Me desperté sin saber dónde estaba. Ajusté los ojos a la nueva situación: el dormitorio extraño me pareció familiar, luego más familiar, reconocible después. El vestido azul se extendía sobre un silloncito de mimbre, mi ropa estaba apilada sobre una silla rústica, en el otro extremo. Dos arlequines de Picasso bailoteaban desde la pared de enfrente. Junto a los arlequines había un niño pequeño, vestido de gris. Los arlequines lo habían arrancado de sus desventuras, y ahora lo llevaban a través del desierto para venderlo en un circo lejano. Me revolví en la cama a la búsqueda de deliciosas sensaciones. Adormilado, me vestí a medias. En la cocina, se calentaban la leche y el café. Sentada a la mesa, vigilando el fuego, Ana leía el manuscrito. ¿Entonces era ésta la ciudad dorada?

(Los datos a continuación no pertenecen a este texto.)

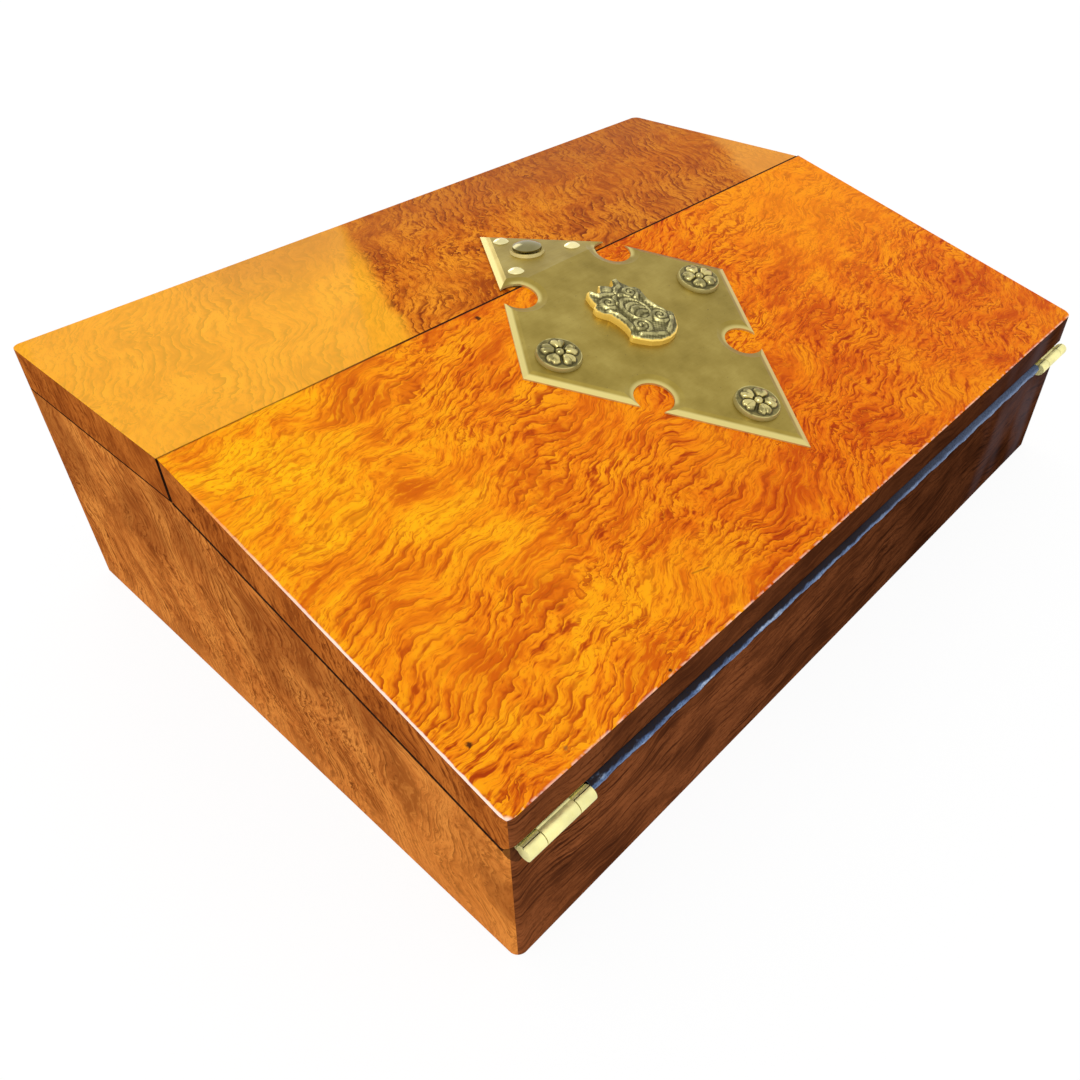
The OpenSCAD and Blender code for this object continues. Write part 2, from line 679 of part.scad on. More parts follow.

—Me gusta —dijo Ana por sobre tostadas untadas con manteca y copioso dulce, parte del cual flotaba ambiguamente sobre la superficie telúrica del café con leche—. Me gusta casi todo.
—¿Y qué no?
—La historia de las dos hermanas, Beatriz y Leonor Omarman, es muy enrevesada.
—Pero es así como fue.
—Está bien, pero en beneficio de la lectura, te propongo una solución más novelesca: dejar sólo a una de las dos.
—Sea —dije—. ¿Cuál?
—Leonor.
Me alcanzó la carpeta por encima de la mesa. Pasé las páginas y taché simbólicamente el nombre de Beatriz Omarman, que desapareció para siempre de esta historia, para la cual es lo mismo que si no hubiera existido nunca. No la busquen, entonces. No está. Y es la única corrección que me permití.
Ana me miraba complacida, atravesando ese prístino y copioso desayuno. — Dentro de un rato tengo que estar en la editorial. Me da mucha risa, ¿sabés?, verlo al pobre Lapaña desmayado ahí, en el medio de la oficina. Los empleados lo miran con terror casi sagrado. La esposa viene todos los días con diversos médicos, pero no se deciden a trasladarlo a ninguna parte.
—Pobre tipo. Al fin y al cabo, sólo es una víctima más de la literatura —hice una pausa—. Como yo.
Ana estiró una mano hasta la tostadora, la prendió, esperó expectante hasta que una rubia tostada saltó como un milagro olímpico de la era industrial y la tecnología japonesa. — ¿Por qué vos?
—Soy un detective con su novela a cuestas, y lo malo es que la novela y las cosas que pasan se mezclan de una manera horrenda.
—¿Horrenda? —fingió escandalizarse Ana—; por ahora no me parece que la novela se vuelva demasiado horrenda por cuestiones de mezclado, por los últimos sucesos al menos.
—La parte nocturna no figura —dije, hundiéndome en el café con leche, que para mí siempre tiene sabor a infancia—. Es lo único que me guardo para mí.
—No te quejes de la vida. Creo que las cosas te van más o menos bien. Ya encontraste qué escribir, y ya encontraste quién te lo publicara. ¿O no?
Ensayé una débil defensa. — No es sólo el problema de publicar.
—Vamos —dijo Ana—. Dejá de poner cara de intelectual lúcido, que duda del comunismo y del futuro dorado de la humanidad y se da cuenta de que el presente es lo único que queda.
—Yo no dudo del futuro dorado de la humanidad. Dudo de mi futuro.
Ana me dio un beso en los labios. —Tu futuro inmediato está allí —dijo señalando la carpeta—, y el mío en mi condenado escritorio de Las Glorias de Bree. Y el más inmediato todavía en la ducha. —Se alejó hacia el baño humeante de vapor con pasos de diosa homérica. Yo me dediqué a borrar del manuscrito todo rastro de Beatriz Omarman. Abandoné el café con leche infantil y me serví un café negro y espeso, que destilaba madurez. Cuando Ana salió de la ducha, me arrastró nuevamente a la cama, con perfecta conciencia de que estaba repitiendo el párrafo en que la Chola arrastró nuevamente a la cama a Federico, capítulos atrás.
Más tarde, prendí un cigarrillo y se lo pasé a Ana, luego encendí otro para mí. La vida, pensé, en última instancia, se compone de pequeños cigarrillos que se fuman en circunstancias diferentes. Uno para la vida, uno para la muerte, y así.
Salimos. La ciudad empezaba a prepararse para el día. Ana me dijo: —Nos vemos esta misma noche. A las ocho, en la ópera —chistó un taxi y se fue.